Dans ce film, il y a également une scène de sexe assez frontale, ce qui n’est pas commun dans ce type de production. Est-ce que c’est aussi une manière pour vous de sortir des carcans ?
Non, j’avais envie de construire un personnage de Touda comme un personnage libre, en tout cas en quête de liberté et d’affranchissement, y compris dans sa liberté sexuelle, dans sa relation aux hommes. Mais voilà, elle a été mariée, on l’entend à un moment, le mariage n’a pas fonctionné et elle a des désirs et elle choisit. Elle choisit avec qui et quand. Et on le voit bien dans sa relation avec son amant qui est très attaché à elle, alors qu’elle l’est moins. Son vrai point d’attachement, c’est son fils. Mais en tout cas, j’avais envie d’exprimer tout le champ des libertés de cette femme, y compris sa liberté sexuelle.
Son fils, d’ailleurs, est sourd-muet, ce qui est paradoxal puisque son premier public ne peut donc pas l’entendre chanter. Pourquoi ce choix ?

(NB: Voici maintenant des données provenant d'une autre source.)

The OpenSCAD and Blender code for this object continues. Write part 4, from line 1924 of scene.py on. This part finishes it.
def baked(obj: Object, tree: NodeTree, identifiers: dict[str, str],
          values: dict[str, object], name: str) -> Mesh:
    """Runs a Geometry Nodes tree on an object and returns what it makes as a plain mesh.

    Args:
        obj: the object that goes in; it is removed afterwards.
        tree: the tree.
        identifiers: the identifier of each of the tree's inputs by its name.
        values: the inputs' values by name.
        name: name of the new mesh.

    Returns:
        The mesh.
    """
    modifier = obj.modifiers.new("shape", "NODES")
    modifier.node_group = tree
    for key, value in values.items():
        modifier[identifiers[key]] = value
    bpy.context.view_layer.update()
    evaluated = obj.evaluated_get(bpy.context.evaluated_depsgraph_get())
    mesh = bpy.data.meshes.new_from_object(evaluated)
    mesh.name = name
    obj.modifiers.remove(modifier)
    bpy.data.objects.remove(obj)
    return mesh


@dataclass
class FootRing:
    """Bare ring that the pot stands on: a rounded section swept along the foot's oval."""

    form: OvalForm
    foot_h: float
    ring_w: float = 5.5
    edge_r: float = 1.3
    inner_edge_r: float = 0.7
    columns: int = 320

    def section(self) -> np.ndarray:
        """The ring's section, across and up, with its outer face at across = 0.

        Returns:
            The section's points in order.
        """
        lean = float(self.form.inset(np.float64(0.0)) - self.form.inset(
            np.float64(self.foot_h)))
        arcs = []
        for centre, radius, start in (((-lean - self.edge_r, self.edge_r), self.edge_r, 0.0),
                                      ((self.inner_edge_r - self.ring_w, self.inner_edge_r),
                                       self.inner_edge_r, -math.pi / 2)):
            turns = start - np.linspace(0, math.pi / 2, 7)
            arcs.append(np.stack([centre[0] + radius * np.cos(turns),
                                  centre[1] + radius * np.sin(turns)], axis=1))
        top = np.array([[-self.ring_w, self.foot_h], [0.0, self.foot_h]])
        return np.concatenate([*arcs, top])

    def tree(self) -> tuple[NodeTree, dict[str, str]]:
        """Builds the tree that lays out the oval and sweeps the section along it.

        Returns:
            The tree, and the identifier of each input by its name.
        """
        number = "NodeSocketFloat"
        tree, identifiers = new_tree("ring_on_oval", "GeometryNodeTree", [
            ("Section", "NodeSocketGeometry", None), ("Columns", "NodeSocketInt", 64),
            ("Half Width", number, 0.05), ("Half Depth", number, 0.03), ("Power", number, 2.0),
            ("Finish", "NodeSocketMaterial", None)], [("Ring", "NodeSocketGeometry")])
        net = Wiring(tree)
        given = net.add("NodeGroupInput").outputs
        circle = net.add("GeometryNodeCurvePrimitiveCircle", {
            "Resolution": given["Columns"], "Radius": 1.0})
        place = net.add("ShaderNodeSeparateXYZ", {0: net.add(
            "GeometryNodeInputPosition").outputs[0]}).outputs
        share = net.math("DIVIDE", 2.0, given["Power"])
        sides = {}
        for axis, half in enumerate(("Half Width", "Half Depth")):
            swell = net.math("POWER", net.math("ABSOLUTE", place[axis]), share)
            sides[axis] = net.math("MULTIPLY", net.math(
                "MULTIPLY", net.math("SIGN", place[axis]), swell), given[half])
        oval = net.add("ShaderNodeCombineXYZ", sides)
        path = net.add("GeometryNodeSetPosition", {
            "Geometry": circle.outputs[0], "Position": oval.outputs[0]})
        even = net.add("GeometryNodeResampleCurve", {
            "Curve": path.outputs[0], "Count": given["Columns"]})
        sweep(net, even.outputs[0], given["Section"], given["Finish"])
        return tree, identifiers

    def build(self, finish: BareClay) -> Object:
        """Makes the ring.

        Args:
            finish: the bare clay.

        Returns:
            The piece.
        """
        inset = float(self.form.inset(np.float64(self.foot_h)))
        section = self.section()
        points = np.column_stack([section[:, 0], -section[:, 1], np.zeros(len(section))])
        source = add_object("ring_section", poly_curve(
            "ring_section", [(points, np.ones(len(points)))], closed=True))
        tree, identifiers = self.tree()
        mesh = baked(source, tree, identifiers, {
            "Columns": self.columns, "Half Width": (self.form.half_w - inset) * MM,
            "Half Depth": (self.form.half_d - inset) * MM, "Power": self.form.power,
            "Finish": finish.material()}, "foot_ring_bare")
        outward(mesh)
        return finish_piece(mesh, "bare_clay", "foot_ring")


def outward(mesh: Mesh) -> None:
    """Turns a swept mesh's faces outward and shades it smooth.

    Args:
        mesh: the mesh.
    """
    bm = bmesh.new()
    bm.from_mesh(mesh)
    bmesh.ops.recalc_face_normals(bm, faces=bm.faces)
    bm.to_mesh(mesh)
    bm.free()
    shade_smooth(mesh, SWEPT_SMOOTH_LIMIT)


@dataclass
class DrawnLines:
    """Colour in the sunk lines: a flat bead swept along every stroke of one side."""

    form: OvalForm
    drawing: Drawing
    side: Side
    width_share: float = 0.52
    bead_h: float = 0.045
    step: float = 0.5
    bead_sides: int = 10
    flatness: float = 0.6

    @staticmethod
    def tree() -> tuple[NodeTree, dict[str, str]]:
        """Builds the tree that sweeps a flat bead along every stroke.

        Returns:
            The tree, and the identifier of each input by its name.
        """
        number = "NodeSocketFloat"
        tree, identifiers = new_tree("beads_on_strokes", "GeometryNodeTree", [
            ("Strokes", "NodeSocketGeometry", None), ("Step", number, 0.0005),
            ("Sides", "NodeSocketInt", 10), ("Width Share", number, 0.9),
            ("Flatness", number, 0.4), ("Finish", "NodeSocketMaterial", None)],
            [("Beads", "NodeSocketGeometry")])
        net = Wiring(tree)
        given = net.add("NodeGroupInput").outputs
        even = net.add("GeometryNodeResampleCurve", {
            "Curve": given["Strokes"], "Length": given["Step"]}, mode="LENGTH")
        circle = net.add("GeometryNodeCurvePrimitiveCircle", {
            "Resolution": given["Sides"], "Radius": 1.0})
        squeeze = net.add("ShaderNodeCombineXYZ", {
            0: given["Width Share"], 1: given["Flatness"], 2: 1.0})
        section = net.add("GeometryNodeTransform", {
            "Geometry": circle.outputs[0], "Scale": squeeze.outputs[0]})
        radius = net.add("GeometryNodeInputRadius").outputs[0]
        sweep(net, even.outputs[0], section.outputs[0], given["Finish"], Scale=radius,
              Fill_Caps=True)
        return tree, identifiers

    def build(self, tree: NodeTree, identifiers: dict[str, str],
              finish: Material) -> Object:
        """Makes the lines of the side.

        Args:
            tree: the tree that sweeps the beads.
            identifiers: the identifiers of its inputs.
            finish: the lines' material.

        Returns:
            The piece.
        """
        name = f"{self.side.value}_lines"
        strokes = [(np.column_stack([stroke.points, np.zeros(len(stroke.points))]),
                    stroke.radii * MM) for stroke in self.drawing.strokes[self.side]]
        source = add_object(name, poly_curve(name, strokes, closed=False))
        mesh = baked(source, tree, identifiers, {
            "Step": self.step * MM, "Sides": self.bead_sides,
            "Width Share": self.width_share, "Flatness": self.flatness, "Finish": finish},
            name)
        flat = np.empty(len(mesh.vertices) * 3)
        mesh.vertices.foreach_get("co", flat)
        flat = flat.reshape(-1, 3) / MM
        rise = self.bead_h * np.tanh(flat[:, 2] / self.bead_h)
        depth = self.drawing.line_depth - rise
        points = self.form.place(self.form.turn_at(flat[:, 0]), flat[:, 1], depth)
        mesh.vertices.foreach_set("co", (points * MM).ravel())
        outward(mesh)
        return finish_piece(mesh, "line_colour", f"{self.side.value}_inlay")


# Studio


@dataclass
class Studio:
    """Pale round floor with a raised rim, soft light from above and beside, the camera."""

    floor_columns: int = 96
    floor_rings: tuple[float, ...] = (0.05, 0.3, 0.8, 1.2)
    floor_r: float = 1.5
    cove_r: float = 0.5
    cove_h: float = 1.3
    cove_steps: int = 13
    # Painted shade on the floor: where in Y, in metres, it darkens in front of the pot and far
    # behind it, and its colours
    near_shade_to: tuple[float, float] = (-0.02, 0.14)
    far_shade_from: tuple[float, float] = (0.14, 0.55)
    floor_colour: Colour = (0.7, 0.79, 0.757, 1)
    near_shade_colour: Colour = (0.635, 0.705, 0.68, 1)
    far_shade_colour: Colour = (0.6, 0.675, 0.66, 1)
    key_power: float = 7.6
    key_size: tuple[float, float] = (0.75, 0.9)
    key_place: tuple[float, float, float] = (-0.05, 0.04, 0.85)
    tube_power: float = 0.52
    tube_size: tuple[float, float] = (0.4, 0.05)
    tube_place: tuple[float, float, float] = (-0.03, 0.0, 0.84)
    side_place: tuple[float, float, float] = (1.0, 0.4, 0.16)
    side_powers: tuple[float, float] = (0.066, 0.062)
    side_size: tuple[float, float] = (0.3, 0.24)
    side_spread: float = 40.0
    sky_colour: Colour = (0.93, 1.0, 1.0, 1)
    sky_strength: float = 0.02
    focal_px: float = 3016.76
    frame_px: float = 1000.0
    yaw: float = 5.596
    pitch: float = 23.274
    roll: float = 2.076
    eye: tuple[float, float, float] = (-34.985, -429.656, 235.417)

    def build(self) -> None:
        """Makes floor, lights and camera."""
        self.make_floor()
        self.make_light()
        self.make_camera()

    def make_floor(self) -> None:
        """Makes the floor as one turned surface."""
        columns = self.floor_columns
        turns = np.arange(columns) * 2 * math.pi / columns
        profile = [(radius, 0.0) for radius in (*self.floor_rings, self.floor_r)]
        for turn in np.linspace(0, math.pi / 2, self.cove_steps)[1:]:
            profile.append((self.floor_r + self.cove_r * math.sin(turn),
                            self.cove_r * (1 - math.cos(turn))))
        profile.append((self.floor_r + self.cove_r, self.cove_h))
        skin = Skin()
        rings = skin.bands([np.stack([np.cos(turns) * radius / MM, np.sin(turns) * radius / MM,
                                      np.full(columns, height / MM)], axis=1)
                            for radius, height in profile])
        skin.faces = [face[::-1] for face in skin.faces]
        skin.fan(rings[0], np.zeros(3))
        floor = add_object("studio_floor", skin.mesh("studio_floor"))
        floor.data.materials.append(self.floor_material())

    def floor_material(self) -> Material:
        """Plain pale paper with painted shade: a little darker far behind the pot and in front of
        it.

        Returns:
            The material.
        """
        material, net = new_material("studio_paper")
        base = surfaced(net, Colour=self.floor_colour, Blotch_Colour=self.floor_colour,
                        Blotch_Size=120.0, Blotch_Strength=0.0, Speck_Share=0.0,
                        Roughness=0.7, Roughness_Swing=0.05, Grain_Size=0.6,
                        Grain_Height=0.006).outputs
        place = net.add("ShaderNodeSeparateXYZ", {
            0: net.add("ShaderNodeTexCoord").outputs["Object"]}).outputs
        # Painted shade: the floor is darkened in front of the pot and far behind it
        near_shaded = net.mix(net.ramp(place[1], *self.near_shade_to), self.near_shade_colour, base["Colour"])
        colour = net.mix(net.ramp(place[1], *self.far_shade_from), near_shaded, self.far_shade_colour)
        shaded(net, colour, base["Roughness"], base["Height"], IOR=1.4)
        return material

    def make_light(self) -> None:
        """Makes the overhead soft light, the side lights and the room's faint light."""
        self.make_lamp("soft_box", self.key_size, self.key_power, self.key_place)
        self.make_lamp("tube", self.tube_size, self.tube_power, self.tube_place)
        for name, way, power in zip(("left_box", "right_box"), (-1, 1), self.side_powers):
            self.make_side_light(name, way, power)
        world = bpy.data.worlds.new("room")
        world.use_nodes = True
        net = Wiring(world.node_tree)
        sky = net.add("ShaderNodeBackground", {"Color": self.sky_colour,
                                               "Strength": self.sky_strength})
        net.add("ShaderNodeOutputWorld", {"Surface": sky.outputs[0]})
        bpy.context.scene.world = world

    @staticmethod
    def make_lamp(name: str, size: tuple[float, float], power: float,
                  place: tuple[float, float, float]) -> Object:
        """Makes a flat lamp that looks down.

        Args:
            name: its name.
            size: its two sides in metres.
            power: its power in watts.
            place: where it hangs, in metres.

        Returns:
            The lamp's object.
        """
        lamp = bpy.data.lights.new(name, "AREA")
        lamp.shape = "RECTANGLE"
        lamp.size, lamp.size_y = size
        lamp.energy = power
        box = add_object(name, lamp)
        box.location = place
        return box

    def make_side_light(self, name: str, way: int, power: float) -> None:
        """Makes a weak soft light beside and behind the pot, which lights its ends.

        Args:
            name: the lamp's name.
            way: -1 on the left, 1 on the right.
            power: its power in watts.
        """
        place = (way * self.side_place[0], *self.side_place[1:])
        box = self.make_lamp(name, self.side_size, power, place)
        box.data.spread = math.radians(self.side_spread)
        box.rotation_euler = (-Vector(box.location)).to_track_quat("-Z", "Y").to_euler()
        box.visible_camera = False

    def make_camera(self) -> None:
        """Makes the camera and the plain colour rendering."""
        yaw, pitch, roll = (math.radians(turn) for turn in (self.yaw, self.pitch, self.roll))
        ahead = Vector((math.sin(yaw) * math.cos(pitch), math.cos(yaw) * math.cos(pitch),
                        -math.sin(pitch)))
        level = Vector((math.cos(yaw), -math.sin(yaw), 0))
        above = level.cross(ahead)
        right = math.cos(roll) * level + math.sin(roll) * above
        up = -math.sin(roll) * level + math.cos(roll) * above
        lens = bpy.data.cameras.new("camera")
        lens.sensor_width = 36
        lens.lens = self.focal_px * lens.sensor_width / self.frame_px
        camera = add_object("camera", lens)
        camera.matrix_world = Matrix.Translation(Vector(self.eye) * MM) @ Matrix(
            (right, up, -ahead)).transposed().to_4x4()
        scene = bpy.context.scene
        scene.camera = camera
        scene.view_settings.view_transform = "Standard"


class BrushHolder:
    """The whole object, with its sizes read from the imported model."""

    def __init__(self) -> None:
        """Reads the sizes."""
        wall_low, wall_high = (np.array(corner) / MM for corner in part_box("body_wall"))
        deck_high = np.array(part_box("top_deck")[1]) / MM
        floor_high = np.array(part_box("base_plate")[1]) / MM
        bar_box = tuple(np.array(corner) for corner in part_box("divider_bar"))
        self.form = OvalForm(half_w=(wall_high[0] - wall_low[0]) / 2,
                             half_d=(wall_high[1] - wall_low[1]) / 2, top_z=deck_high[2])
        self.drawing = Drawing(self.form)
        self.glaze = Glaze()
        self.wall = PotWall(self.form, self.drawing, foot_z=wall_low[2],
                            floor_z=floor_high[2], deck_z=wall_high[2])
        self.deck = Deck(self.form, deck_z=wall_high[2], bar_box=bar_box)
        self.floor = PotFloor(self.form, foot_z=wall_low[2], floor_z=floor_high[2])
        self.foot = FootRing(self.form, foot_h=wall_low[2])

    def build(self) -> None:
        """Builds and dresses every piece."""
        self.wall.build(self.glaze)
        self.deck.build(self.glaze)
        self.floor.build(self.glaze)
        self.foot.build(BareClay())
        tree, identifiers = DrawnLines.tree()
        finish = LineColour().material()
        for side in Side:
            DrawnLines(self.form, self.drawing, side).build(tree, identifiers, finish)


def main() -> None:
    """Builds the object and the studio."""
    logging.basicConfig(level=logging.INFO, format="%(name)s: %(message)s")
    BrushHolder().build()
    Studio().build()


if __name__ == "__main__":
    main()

Son fils ne peut pas entendre ses chants, oui, mais il peut les recevoir. Il est malentendant, certes, néanmoins, il est extrêmement proche de sa mère. Leur relation passe par des regards, par des vibrations. Il a une admiration profonde pour sa mère et il la voit comme une vraie héroïne. Et je pense – en tout cas c’est comme ça que j’ai eu envie de construire le personnage – que quand elle chante, quand elle danse devant lui, il reçoit complètement tout ce qu’elle lui transmet.